= Laura Berzak Hopkins =

American physicist

Laura Berzak Hopkins is an American plasma physicist and nuclear engineer who works at the Princeton Plasma Physics Laboratory as associate laboratory director for strategy and partnerships, and deputy chief research officer.

==Education and career==
Berzak Hopkins is originally from New Jersey, and studied both chemistry and physics at Dartmouth College, including a college internship at the Princeton Plasma Physics Laboratory. She completed a Ph.D. at Princeton University in 2010, based on research at the Plasma Physics Laboratory's Lithium Tokamak Experiment, a project aimed at initiating nuclear fusion through magnetic confinement.

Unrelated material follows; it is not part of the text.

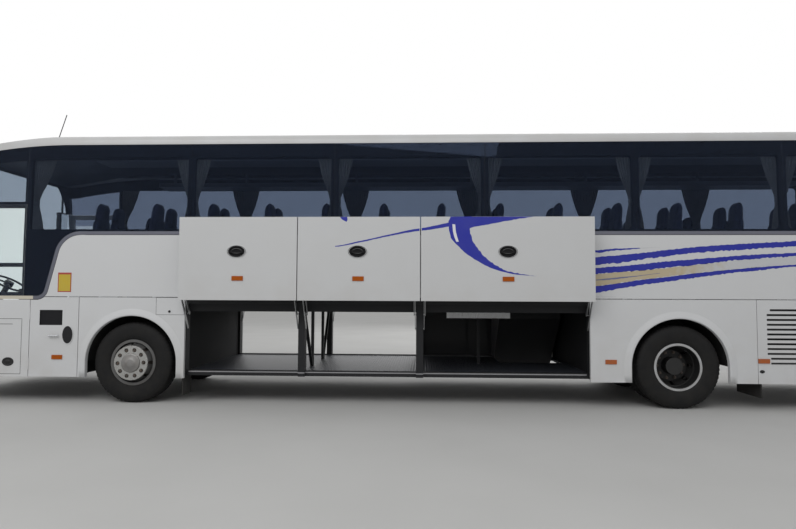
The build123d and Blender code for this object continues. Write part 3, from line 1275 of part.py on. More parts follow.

In 2010 and 2011, she worked in Washington, D.C., as a Congressional Fellow of the American Physical Society, working first in the House Foreign Relations subcommittee on terrorism, nonproliferation and trade and then in the office of senator Kent Conrad. She became a researcher at the Lawrence Livermore National Laboratory (LLNL) in 2012. There, she worked in the National Ignition Facility on laser-based inertial confinement fusion, focusing on the design of hohlraums, diamond-capsule targets filled with near-vacuum gases, improving the precision of the timing of the laser pulses aimed at these targets, and understanding the ways in which the addition of small amounts of xenon within hohlraums can catalyze fusion. At LLNL, she also became associate program director for Integrated Weapon Science, and deputy for assessment science to the U.S. Department of Energy and National Nuclear Security Administration Office of Experimental Sciences.

In 2025, she returned to the Princeton Plasma Physics Laboratory to become its associate laboratory director for strategy and partnerships and deputy chief research officer.

==Recognition==
Berzak Hopkins was elected as a Fellow of the American Physical Society (APS), in the 2025 class of fellows, after a nomination from the APS Division of Plasma Physics.